TASK PROMPT - Reproduce the listing below verbatim.

MATERIAL PROVIDED -
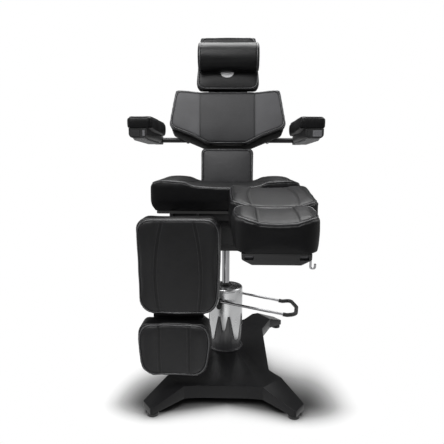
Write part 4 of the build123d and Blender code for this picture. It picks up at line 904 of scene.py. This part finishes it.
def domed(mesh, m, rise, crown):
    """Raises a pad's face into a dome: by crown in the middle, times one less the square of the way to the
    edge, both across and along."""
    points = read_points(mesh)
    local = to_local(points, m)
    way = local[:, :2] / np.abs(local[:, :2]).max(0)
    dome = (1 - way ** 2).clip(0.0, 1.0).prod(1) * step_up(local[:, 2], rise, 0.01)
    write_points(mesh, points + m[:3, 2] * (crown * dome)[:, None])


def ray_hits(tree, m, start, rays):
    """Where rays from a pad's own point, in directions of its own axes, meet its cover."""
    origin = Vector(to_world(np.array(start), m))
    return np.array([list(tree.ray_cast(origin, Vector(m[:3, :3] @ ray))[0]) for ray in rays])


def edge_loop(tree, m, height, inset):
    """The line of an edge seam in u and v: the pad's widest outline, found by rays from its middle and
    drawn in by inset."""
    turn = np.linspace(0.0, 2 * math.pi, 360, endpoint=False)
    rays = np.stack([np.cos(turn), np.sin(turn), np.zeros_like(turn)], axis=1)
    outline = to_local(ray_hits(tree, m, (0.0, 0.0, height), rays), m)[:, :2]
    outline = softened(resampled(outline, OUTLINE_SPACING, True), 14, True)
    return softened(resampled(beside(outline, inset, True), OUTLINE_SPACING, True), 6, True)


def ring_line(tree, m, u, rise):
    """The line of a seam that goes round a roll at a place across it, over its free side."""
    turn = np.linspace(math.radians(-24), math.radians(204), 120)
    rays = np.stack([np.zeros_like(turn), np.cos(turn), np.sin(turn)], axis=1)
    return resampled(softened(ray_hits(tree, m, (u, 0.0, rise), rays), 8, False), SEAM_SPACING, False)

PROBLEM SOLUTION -
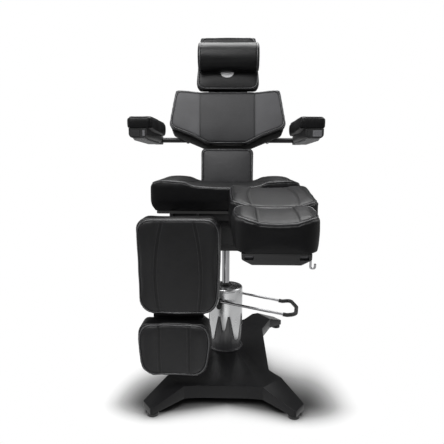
Write part 4 of the build123d and Blender code for this picture. It picks up at line 904 of scene.py. This part finishes it.
def domed(mesh, m, rise, crown):
    """Raises a pad's face into a dome: by crown in the middle, times one less the square of the way to the
    edge, both across and along."""
    points = read_points(mesh)
    local = to_local(points, m)
    way = local[:, :2] / np.abs(local[:, :2]).max(0)
    dome = (1 - way ** 2).clip(0.0, 1.0).prod(1) * step_up(local[:, 2], rise, 0.01)
    write_points(mesh, points + m[:3, 2] * (crown * dome)[:, None])


def ray_hits(tree, m, start, rays):
    """Where rays from a pad's own point, in directions of its own axes, meet its cover."""
    origin = Vector(to_world(np.array(start), m))
    return np.array([list(tree.ray_cast(origin, Vector(m[:3, :3] @ ray))[0]) for ray in rays])


def edge_loop(tree, m, height, inset):
    """The line of an edge seam in u and v: the pad's widest outline, found by rays from its middle and
    drawn in by inset."""
    turn = np.linspace(0.0, 2 * math.pi, 360, endpoint=False)
    rays = np.stack([np.cos(turn), np.sin(turn), np.zeros_like(turn)], axis=1)
    outline = to_local(ray_hits(tree, m, (0.0, 0.0, height), rays), m)[:, :2]
    outline = softened(resampled(outline, OUTLINE_SPACING, True), 14, True)
    return softened(resampled(beside(outline, inset, True), OUTLINE_SPACING, True), 6, True)


def ring_line(tree, m, u, rise):
    """The line of a seam that goes round a roll at a place across it, over its free side."""
    turn = np.linspace(math.radians(-24), math.radians(204), 120)
    rays = np.stack([np.zeros_like(turn), np.cos(turn), np.sin(turn)], axis=1)
    return resampled(softened(ray_hits(tree, m, (u, 0.0, rise), rays), 8, False), SEAM_SPACING, False)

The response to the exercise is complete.